First, more support. It is truly a testament to the general concept of this show and the specific appeal of watching young people with varying degrees of talent sing their hearts out – as well, perhaps, to the unwavering energy and enthusiasm of host Ryan Seacrest -- that “Idol,” after several years of hemorrhaging viewers, remains one of the highest rated programs on broadcast television. It is no longer light years ahead of the rest, but how could it be after almost a decade and a half? Generally speaking nothing lasts forever, but “Idol” just might, given how much farther it would have to fall to be classified as a failure.
Also, my own anecdotal evidence – for what it’s worth – suggests that people who are still interested in this show are very serious about it, feverishly communicating about it and debating various outcomes via digital technologies and social media that weren’t even in place when “Idol” began. I tend to believe that the real-life interest in “Idol” that I continue to observe around me translates to something much bigger whenever I watch the early season audition shows. The tens of thousands of young Americans who turn out every year desperate for a shot at this show (not to mention the countless friends and family members who accompany them and the burgeoning communities that support them) can’t be wrong, can they? (Full disclosure: Nick Fradiani, pictured below and currently one of the Top 11, hails from a Connecticut town close to my own, so perhaps I’m witnessing a level of local enthusiasm somewhat above the norm.)
As I write this, I realize that I have given over to the show that “Idol” has become after fighting against the many changes ostensibly designed to fortify it in recent years. (I’m still watching and reacting to it, so I guess it’s bigger than me.) One can argue that those fortifications haven’t worked out very well, because ratings have continued to erode, but on the other hand it may be that those very same changes have slowed what might have been a greater slide. All I can say for certain is that every facet of the history of this show to date has been far more interesting to analyze and deconstruct than those of other long-running programs. Collectively, the various producers of “Idol” and revolving executives at Fox have either found the secret to long-term success or contributed to the erosion of something that didn’t have to decline as dramatically as “Idol” has done. Discuss.
So that’s my statement of ongoing support for a show that I believe under the right circumstances can last at least another ten years or more in one form or another. (If nothing else, it can eventually be moved back into the summer season where it began life and gave us all a much-needed post-9/11 boost way back in 2002.) Now for my complaints, some new, others old, but all still very valid.
Watching “Idol” last night I was struck by how much it looked like “The X Factor,” an epic failure for Fox in recent years but also a show periodically rumored to be returning to the network. (I have no first-hand knowledge of this, but I continue to believe that a more carefully executed version of “Factor” could work just fine during Fox’s fall season, when baseball interruptions tend to wreak havoc on its schedule.) The razzle-dazzle of it all remains off-putting when compared to the simplicity and intimacy of its early seasons, when “Idol” was a household word and the show created a number of genuine superstars.
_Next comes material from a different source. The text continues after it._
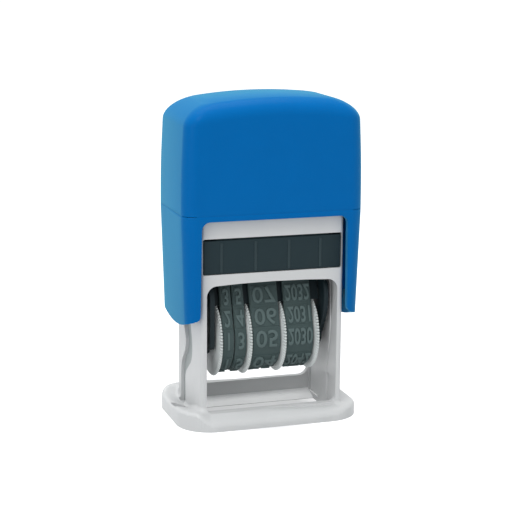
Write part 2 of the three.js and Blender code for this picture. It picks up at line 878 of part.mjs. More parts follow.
// The first wheel's hub is on its right, under the tens band, and the others' are on the left.
const intoRim = rimThickness / 2;
const wheels = {
  day_tens_wheel: [tensRim, [tensRim + intoRim, tensBand + dayBandWidth]],
  day_units_wheel: [unitsRim, [unitsBand, unitsRim + intoRim]],
  month_wheel: [monthRim, [monthBand, monthRim + intoRim]],
  year_wheel: [yearRim, [yearBand, yearRim + intoRim]],
};
for (const [name, [rimLeft, hubSpan]] of Object.entries(wheels))
  unitGroup.add(meshOf(name, makeWheel(rimLeft, hubSpan), "wheel"));
stamp.add(unitGroup);

export default stamp;
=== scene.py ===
# Self-inking date stamp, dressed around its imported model. The sizes of its pieces are in
# millimetres, and to_object() writes a finished mesh in metres.
import math

import bmesh
import bpy
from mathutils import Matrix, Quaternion, Vector


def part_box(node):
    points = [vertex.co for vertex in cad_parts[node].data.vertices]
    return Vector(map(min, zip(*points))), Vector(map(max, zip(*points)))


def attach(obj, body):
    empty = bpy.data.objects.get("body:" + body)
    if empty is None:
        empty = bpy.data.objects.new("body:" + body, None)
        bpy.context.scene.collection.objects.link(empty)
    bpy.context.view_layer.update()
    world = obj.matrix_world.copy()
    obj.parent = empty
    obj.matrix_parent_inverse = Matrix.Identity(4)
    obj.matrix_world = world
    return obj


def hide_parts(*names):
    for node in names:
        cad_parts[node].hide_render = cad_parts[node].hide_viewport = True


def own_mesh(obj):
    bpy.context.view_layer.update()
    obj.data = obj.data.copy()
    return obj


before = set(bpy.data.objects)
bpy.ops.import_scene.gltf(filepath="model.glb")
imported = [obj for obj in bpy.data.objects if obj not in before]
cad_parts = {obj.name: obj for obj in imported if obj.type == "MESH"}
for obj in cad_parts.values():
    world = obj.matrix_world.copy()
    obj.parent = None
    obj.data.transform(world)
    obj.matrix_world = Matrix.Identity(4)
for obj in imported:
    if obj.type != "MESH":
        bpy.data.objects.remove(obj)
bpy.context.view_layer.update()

# Camera
# A long lens looks down at the stamp a little, from the left of its front. The camera and the
# lamps are placed in metres.
MM = 0.001
camera_yaw = math.radians(18.135)
camera_pitch = math.radians(12.024)
camera_roll = math.radians(0.469)
camera_distance = 352.555 * MM
camera_target = Vector((-0.501 * MM, 0, 37.249 * MM))
focal_pixels = 1505.2
frame_pixels = 515
sensor_width = 36

looking = Vector(
    (
        math.sin(camera_yaw) * math.cos(camera_pitch),
        math.cos(camera_yaw) * math.cos(camera_pitch),
        -math.sin(camera_pitch),
    )
)
camera = bpy.data.objects.new("camera", bpy.data.cameras.new("camera"))
camera.data.sensor_width = sensor_width
camera.data.lens = focal_pixels * sensor_width / frame_pixels
camera.data.clip_start = camera_distance / 100
camera.location = camera_target - camera_distance * looking
camera.rotation_mode = "QUATERNION"
camera.rotation_quaternion = looking.to_track_quat("-Z", "Y") @ Quaternion((0, 0, 1), camera_roll)
bpy.context.scene.collection.objects.link(camera)
bpy.context.scene.camera = camera
bpy.context.scene.view_settings.view_transform = "Standard"

# Studio
# A high soft box in front on the left, one above, weaker ones low on the left and on the right,
# and a pale floor that shows white to the camera and in reflections, less so inside the base, where
# its glow is dimmed as a painted shade.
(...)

The giant stage! The colorful lights! The hyped-up crowd (formerly known as the studio audience)! The celebrity judges (including the amazing Jennifer Lopez, whose beauty and presence can’t help but cause a distraction)! The split-screen action! (A direct rip-off of NBC’s “The Voice,” if you ask me.) It’s as if the show itself is desperate to be noticed – that should be a concern for the contestants, not the franchise.
It’s as if the show no longer trusts the contestants to power it along, as they did for so many years. That’s what “Idol” was all about during its early, star-making seasons, when it ruled the world in part because of its extraordinary simplicity. Remember back in season five when that little girl in the studio audience burst into tears watching her personal idol – Sanjaya Malakar, a fellow of limited talent, to be sure, but a performer not without a certain appeal that year, mostly due to his wild hair styles? That was an example of the unplanned emotional connection “Idol” could be counted on to deliver with some regularity. Compare the power of that moment to the empty madness of the screaming masses that have been crushed around the “Idol” stage in recent seasons. Indeed, last night, when contestant Jax during her performance gingerly lifted a hat off the head of an adoring male fan in the mosh pit (pictured above), there was no emotional response at all.
Anyway, it increasingly feels as though the contestants, who ought to be the lifeblood of the show, have been marginalized or overshadowed by the spectacle that the show has become. (This, I think, is what killed “X Factor.”) This is also true of the all-important home viewer. Contestants now play for the studio audience (see photo of current contestant Daniel Seavey above) – especially the young people in what passes for a mosh pit – rather than the folks at home, as the superstar winners of the past and the equally well-known runners-up always did. (Harry Connick, Jr.’s comment to one of the contestants last night, praising him for not playing to the camera, was some of the worst advice from any “Idol” judge ever. The people watching at home have all the power, kids.)
As for the voting, if you can explain it to me, please do. (If you can tweet it in 140 characters or less I’ll be even more impressed.) I’m pretty sure my solitary phone call, which once mattered, no longer counts for squat. That’s another damaging break from the all-important emotional connectivity of it all.